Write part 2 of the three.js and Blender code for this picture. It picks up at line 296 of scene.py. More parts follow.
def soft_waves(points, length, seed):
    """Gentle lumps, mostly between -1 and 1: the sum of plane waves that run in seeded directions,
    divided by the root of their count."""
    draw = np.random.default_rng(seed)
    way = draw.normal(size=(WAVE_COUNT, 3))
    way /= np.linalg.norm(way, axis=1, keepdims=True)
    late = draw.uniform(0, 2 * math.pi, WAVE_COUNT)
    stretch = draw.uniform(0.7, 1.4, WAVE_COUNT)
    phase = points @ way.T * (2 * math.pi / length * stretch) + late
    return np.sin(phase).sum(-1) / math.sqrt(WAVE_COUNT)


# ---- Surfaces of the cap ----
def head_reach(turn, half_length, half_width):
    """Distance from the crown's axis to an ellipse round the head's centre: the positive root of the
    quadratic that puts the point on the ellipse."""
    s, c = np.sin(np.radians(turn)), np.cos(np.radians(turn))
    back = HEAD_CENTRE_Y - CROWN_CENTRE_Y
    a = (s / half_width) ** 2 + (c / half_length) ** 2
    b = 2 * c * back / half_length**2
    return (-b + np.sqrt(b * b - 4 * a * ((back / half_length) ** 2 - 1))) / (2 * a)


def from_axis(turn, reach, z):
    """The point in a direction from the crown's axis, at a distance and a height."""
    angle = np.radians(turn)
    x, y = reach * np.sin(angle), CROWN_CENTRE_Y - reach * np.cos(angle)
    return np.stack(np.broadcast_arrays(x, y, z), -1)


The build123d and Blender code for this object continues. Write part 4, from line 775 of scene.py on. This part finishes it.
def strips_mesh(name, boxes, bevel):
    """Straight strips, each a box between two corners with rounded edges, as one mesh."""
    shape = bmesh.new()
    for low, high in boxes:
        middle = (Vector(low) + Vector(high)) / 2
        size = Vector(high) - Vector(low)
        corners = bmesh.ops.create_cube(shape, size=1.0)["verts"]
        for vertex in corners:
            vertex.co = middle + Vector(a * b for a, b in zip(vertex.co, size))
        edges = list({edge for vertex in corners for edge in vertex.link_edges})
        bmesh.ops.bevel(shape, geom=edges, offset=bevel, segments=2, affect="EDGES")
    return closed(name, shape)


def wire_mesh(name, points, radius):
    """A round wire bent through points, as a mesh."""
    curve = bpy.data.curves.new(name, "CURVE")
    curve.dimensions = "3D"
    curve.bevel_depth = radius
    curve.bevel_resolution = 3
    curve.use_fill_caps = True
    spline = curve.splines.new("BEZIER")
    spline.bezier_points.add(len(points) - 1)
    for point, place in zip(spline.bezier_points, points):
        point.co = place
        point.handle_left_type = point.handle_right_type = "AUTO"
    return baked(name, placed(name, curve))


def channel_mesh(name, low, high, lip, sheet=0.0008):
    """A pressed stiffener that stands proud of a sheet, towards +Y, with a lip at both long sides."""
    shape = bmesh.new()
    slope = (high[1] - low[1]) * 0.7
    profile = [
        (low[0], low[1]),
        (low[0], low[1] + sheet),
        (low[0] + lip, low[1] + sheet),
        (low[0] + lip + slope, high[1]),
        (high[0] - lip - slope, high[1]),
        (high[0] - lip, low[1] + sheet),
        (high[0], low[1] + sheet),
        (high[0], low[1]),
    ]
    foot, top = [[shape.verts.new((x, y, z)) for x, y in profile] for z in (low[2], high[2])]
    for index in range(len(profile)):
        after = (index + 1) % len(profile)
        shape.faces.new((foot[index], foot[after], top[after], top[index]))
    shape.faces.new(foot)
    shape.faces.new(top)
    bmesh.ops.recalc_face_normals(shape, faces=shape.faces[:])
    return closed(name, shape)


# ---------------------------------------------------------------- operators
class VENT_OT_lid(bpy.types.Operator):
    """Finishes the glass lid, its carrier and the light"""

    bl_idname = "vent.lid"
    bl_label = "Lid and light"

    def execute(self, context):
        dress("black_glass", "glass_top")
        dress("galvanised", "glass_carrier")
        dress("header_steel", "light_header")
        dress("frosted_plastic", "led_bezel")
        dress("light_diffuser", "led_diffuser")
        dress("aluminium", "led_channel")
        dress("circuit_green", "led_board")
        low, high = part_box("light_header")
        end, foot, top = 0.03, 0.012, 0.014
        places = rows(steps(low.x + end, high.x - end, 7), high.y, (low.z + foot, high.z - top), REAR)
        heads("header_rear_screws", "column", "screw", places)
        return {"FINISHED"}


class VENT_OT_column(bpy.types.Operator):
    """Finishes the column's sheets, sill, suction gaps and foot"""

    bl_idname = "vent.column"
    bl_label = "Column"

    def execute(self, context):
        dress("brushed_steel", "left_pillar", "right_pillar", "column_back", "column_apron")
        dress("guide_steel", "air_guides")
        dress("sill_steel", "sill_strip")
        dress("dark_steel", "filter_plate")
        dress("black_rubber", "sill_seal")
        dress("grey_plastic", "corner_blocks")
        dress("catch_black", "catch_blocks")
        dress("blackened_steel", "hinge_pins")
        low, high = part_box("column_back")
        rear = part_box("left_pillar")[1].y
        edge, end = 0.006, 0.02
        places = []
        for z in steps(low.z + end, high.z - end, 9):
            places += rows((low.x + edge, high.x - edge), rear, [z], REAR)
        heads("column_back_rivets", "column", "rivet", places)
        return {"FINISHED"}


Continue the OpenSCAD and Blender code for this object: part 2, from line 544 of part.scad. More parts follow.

Set exercise:
Repeat, unchanged, every line from the one that contains "The build123d and" to the one that contains "return baked(name, placed(name, curve))", including both, and no other line.

Task output:
The build123d and Blender code for this object continues. Write part 4, from line 775 of scene.py on. This part finishes it.
def strips_mesh(name, boxes, bevel):
    """Straight strips, each a box between two corners with rounded edges, as one mesh."""
    shape = bmesh.new()
    for low, high in boxes:
        middle = (Vector(low) + Vector(high)) / 2
        size = Vector(high) - Vector(low)
        corners = bmesh.ops.create_cube(shape, size=1.0)["verts"]
        for vertex in corners:
            vertex.co = middle + Vector(a * b for a, b in zip(vertex.co, size))
        edges = list({edge for vertex in corners for edge in vertex.link_edges})
        bmesh.ops.bevel(shape, geom=edges, offset=bevel, segments=2, affect="EDGES")
    return closed(name, shape)


def wire_mesh(name, points, radius):
    """A round wire bent through points, as a mesh."""
    curve = bpy.data.curves.new(name, "CURVE")
    curve.dimensions = "3D"
    curve.bevel_depth = radius
    curve.bevel_resolution = 3
    curve.use_fill_caps = True
    spline = curve.splines.new("BEZIER")
    spline.bezier_points.add(len(points) - 1)
    for point, place in zip(spline.bezier_points, points):
        point.co = place
        point.handle_left_type = point.handle_right_type = "AUTO"
    return baked(name, placed(name, curve))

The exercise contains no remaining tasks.